▶ [YOUR TASK]: Quote only the lines from the line containing "obj.matrix_parent_inverse = Matrix.Identity(4)" to the line containing "WIRE_R = (wire_high.z - wire_low.z) / 2", with both of those lines included, please, exactly as written.

Records from a data collection:
______________________________

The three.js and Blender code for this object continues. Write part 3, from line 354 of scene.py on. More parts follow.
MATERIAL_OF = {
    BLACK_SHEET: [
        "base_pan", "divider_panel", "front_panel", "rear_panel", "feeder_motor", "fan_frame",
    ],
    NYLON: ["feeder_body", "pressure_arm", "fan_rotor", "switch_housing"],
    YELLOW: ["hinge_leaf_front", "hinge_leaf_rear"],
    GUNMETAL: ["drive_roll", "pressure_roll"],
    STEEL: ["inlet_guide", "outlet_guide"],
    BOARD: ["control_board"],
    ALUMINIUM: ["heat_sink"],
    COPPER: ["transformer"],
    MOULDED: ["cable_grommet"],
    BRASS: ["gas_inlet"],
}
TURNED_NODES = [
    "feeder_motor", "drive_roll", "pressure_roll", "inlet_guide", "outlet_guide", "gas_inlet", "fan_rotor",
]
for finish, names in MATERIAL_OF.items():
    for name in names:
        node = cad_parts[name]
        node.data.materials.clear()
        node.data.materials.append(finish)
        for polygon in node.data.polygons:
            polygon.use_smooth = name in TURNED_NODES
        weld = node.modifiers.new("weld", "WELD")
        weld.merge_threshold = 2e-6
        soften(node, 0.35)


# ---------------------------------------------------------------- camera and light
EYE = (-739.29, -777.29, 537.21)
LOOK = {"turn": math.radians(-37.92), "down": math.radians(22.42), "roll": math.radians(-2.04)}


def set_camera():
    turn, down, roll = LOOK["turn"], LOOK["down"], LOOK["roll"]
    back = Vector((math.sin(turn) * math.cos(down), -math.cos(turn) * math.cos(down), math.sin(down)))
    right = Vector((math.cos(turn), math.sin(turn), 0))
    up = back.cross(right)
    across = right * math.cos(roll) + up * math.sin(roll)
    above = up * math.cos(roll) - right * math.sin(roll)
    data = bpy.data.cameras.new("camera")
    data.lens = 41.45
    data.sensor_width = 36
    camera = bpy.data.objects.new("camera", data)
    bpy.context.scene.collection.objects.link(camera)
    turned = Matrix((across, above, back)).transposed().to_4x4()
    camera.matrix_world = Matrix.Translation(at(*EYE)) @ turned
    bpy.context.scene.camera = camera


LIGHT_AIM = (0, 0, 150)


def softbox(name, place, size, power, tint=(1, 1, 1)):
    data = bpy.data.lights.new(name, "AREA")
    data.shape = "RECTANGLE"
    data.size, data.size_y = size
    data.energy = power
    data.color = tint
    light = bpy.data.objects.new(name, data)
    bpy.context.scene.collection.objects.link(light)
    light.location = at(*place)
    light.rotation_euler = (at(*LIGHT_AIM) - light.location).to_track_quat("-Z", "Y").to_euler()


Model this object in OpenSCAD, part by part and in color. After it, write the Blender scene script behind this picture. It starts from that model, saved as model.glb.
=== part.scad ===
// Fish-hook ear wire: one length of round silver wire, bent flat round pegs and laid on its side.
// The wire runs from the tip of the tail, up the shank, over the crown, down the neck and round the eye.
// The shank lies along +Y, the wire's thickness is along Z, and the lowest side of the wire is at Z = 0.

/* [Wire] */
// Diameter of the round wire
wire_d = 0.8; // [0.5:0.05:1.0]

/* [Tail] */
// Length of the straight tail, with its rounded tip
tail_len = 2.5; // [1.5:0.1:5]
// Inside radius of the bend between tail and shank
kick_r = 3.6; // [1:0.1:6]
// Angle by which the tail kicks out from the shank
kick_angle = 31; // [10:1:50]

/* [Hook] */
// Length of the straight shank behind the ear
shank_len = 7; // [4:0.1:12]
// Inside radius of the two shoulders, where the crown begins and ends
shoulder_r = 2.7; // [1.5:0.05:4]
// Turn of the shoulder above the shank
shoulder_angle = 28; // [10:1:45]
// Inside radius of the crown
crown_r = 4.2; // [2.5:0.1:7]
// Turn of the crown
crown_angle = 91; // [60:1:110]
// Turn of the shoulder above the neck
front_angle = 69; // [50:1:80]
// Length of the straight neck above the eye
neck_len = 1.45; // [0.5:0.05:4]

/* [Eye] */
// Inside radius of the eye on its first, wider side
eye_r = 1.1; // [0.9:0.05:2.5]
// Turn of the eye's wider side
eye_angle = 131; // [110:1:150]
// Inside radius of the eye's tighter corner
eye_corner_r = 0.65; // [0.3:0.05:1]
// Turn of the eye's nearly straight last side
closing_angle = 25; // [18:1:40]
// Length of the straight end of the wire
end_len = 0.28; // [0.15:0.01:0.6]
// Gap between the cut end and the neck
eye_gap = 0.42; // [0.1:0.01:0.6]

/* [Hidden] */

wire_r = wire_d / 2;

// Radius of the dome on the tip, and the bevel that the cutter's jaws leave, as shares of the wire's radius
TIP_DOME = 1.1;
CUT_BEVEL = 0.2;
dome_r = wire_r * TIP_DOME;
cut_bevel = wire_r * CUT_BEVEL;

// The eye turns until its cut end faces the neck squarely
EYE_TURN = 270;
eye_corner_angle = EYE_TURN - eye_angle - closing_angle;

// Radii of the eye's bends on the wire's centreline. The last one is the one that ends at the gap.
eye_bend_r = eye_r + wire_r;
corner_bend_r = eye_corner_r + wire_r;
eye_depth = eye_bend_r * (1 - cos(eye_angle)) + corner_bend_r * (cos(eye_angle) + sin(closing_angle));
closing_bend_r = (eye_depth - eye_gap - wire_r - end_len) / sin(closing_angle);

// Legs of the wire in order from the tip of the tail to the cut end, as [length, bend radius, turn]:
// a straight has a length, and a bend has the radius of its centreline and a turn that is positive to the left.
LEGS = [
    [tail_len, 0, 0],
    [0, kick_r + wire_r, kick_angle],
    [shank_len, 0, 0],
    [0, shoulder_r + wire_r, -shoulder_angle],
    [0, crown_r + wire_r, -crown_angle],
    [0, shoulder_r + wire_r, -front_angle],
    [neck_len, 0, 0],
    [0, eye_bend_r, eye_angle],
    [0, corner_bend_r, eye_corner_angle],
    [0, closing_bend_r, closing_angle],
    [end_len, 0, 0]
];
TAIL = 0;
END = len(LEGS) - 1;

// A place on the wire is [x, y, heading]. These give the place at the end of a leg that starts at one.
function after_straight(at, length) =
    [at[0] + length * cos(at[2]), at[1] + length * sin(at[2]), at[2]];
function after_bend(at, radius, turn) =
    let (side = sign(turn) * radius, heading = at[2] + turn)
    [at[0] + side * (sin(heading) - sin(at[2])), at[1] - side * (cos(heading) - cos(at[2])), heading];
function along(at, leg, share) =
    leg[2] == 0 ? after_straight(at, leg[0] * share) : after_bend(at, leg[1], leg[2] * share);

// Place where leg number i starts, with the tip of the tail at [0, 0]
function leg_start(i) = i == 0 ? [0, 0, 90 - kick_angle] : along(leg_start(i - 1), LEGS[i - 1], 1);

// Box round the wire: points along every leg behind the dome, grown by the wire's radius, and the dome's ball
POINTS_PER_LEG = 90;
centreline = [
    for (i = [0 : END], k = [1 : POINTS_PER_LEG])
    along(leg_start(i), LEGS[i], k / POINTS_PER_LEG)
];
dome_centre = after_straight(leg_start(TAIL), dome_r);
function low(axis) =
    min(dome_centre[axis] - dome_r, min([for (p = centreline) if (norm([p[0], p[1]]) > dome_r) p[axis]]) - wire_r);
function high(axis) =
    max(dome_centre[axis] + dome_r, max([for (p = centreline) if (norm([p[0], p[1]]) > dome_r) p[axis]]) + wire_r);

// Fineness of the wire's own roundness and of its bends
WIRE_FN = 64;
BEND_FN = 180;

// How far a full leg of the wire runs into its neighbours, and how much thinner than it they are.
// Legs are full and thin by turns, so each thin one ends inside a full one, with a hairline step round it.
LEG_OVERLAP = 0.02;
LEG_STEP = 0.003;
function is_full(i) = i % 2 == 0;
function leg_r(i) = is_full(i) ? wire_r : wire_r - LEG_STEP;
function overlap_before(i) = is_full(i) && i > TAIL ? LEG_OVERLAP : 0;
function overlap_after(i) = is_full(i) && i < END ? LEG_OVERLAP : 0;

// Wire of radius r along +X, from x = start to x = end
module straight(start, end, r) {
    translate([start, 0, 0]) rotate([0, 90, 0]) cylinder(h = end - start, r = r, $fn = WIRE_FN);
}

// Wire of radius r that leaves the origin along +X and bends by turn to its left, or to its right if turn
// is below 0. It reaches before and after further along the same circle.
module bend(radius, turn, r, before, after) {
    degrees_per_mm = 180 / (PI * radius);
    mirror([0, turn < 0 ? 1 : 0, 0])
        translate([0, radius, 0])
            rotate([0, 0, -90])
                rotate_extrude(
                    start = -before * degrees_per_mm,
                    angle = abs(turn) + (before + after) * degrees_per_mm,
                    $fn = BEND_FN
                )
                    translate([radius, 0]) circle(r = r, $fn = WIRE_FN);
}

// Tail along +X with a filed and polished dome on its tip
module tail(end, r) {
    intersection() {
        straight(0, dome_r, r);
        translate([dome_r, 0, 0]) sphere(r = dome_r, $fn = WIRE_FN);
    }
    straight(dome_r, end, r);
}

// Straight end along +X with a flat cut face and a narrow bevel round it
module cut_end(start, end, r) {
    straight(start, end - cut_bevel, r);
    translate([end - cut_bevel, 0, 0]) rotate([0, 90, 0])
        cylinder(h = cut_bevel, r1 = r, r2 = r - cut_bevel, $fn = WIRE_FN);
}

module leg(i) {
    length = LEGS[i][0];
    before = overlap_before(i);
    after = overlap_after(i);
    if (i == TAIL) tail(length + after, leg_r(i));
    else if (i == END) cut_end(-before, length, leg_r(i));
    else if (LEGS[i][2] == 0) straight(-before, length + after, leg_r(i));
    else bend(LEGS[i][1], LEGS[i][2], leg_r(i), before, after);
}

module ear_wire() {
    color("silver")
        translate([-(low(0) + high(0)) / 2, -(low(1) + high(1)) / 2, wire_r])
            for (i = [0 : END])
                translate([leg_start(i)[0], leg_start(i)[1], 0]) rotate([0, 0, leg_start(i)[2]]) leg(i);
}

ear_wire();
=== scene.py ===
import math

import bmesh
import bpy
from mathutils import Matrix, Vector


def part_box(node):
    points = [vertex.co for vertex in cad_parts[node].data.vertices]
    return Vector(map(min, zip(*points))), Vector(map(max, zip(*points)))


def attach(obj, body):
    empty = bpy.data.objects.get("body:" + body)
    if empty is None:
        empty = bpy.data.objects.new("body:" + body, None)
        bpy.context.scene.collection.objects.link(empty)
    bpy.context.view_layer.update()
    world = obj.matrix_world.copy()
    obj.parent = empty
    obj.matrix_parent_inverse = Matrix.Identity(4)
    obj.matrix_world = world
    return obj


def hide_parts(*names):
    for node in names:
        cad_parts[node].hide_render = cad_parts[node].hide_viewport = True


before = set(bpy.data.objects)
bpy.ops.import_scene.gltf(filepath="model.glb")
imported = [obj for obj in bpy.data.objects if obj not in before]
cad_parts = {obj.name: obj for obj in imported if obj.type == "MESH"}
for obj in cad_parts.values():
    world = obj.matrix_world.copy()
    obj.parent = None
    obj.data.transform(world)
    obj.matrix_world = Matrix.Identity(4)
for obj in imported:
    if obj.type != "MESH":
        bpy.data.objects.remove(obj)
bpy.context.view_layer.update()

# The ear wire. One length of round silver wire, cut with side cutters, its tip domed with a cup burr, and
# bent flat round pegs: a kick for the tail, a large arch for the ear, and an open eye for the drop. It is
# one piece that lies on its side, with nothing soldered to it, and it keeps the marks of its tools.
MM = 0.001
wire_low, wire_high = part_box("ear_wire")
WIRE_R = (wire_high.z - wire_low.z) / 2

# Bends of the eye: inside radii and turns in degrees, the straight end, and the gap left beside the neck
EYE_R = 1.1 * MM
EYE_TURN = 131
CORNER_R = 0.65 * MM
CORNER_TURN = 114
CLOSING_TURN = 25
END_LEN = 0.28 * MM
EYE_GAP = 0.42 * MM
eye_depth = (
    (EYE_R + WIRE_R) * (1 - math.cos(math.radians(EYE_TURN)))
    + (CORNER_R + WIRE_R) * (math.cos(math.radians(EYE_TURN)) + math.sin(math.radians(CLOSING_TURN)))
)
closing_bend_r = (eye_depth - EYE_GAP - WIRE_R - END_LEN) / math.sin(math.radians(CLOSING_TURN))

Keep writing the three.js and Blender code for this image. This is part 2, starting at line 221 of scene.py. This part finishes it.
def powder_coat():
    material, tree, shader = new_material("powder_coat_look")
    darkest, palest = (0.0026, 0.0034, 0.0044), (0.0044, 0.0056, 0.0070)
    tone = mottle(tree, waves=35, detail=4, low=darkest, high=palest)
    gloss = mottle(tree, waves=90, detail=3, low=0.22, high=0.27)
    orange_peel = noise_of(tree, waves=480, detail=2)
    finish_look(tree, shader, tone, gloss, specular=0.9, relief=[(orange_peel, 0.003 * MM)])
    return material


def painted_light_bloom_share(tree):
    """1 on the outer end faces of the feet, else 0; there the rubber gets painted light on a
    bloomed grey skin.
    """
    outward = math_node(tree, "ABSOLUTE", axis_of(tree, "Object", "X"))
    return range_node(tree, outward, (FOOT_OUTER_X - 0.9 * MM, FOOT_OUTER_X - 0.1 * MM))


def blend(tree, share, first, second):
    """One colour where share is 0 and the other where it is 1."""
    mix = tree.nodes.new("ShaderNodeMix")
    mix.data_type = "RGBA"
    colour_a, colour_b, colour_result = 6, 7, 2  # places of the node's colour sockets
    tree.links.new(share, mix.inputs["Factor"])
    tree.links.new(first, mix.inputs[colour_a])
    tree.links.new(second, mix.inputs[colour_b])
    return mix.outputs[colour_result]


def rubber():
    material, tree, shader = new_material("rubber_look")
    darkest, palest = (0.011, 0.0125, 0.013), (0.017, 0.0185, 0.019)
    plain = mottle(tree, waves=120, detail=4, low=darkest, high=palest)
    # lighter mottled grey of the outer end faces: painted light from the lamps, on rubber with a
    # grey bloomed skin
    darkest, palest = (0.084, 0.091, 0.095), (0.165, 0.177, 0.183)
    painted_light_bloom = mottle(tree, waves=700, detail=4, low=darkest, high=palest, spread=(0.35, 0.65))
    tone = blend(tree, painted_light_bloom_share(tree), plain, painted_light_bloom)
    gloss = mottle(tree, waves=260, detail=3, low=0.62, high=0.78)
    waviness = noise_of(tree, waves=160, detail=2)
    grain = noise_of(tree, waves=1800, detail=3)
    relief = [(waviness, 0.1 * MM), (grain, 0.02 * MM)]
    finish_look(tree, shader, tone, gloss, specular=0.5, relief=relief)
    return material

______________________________

▶ [ANSWER BELOW]:
    obj.matrix_parent_inverse = Matrix.Identity(4)
    obj.matrix_world = world
    return obj


def hide_parts(*names):
    for node in names:
        cad_parts[node].hide_render = cad_parts[node].hide_viewport = True


before = set(bpy.data.objects)
bpy.ops.import_scene.gltf(filepath="model.glb")
imported = [obj for obj in bpy.data.objects if obj not in before]
cad_parts = {obj.name: obj for obj in imported if obj.type == "MESH"}
for obj in cad_parts.values():
    world = obj.matrix_world.copy()
    obj.parent = None
    obj.data.transform(world)
    obj.matrix_world = Matrix.Identity(4)
for obj in imported:
    if obj.type != "MESH":
        bpy.data.objects.remove(obj)
bpy.context.view_layer.update()

# The ear wire. One length of round silver wire, cut with side cutters, its tip domed with a cup burr, and
# bent flat round pegs: a kick for the tail, a large arch for the ear, and an open eye for the drop. It is
# one piece that lies on its side, with nothing soldered to it, and it keeps the marks of its tools.
MM = 0.001
wire_low, wire_high = part_box("ear_wire")
WIRE_R = (wire_high.z - wire_low.z) / 2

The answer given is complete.